Stated exercise: Please copy the lines below exactly, from the first one through the line showing "self.links = tree.links".

Provided material:
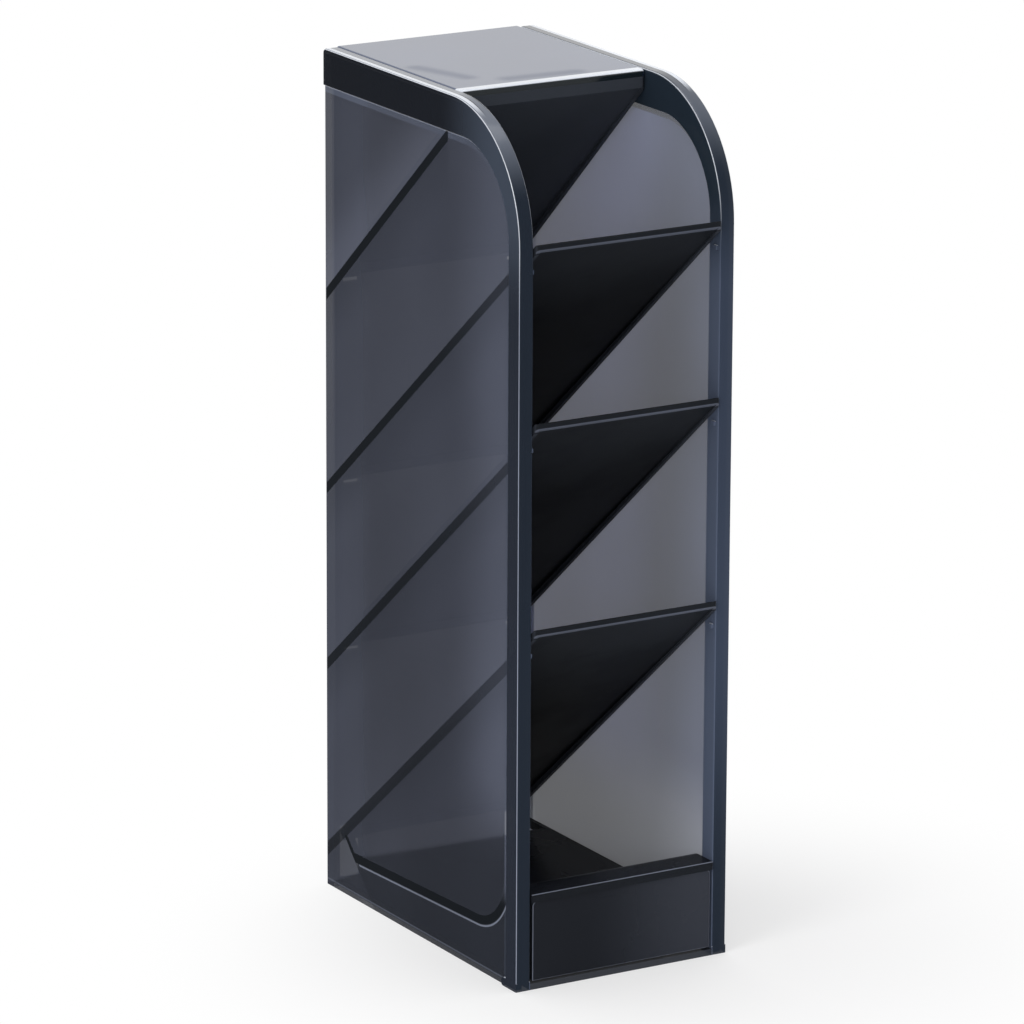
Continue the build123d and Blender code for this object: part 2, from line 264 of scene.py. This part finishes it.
def make_softboxes():
    """Oblong area lamps, each at its place and aimed at a point."""
    for name, (place, aim, size) in SOFTBOXES.items():
        data = bpy.data.lights.new(name, "AREA")
        data.shape = "RECTANGLE"
        data.size, data.size_y = size
        data.energy = SOFTBOX_WATTS
        lamp = bpy.data.objects.new(name, data)
        bpy.context.collection.objects.link(lamp)
        lamp.location = place
        direction = Vector(aim) - Vector(place)
        lamp.rotation_euler = direction.to_track_quat("-Z", "Y").to_euler()


class Graph:
    """Short calls for adding and linking nodes in one node tree."""

    def __init__(self, tree):
        self.nodes = tree.nodes
        self.links = tree.links

    def put(self, socket, value):
        """Links a socket or sets a constant."""
        if isinstance(value, bpy.types.NodeSocket):
            self.links.new(value, socket)
        else:
            socket.default_value = value

    def math(self, operation, first, second=0.0, clamp=False):
        """Result of one operation on numbers."""
        node = self.nodes.new("ShaderNodeMath")
        node.operation = operation
        node.use_clamp = clamp
        self.put(node.inputs[0], first)
        self.put(node.inputs[1], second)
        return node.outputs[0]

    def chain(self, operation, values):
        """Result of one operation over several numbers."""
        result = values[0]
        for value in values[1:]:
            result = self.math(operation, result, value)
        return result

    def times(self, *values):
        """Product of several numbers. Of masks, it is what lies in all of them."""
        return self.chain("MULTIPLY", values)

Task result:
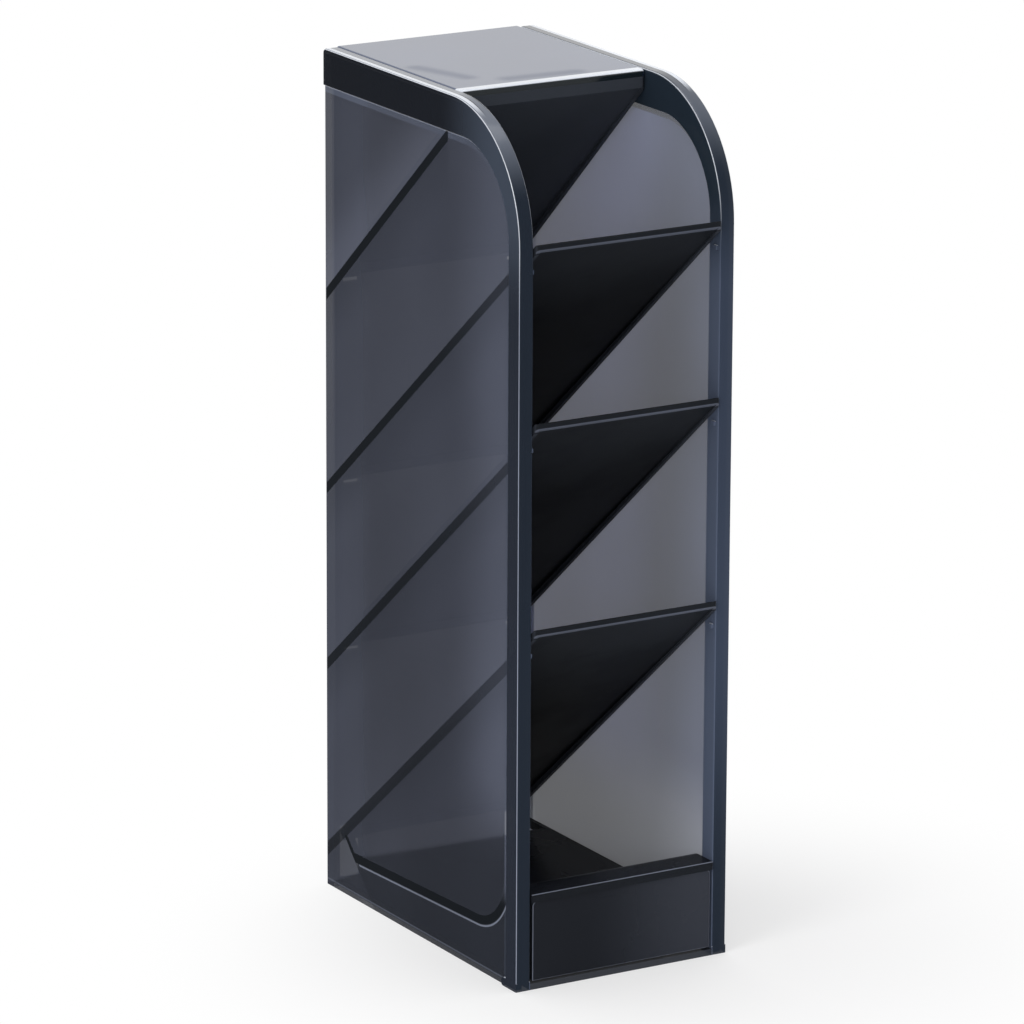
Continue the build123d and Blender code for this object: part 2, from line 264 of scene.py. This part finishes it.
def make_softboxes():
    """Oblong area lamps, each at its place and aimed at a point."""
    for name, (place, aim, size) in SOFTBOXES.items():
        data = bpy.data.lights.new(name, "AREA")
        data.shape = "RECTANGLE"
        data.size, data.size_y = size
        data.energy = SOFTBOX_WATTS
        lamp = bpy.data.objects.new(name, data)
        bpy.context.collection.objects.link(lamp)
        lamp.location = place
        direction = Vector(aim) - Vector(place)
        lamp.rotation_euler = direction.to_track_quat("-Z", "Y").to_euler()


class Graph:
    """Short calls for adding and linking nodes in one node tree."""

    def __init__(self, tree):
        self.nodes = tree.nodes
        self.links = tree.links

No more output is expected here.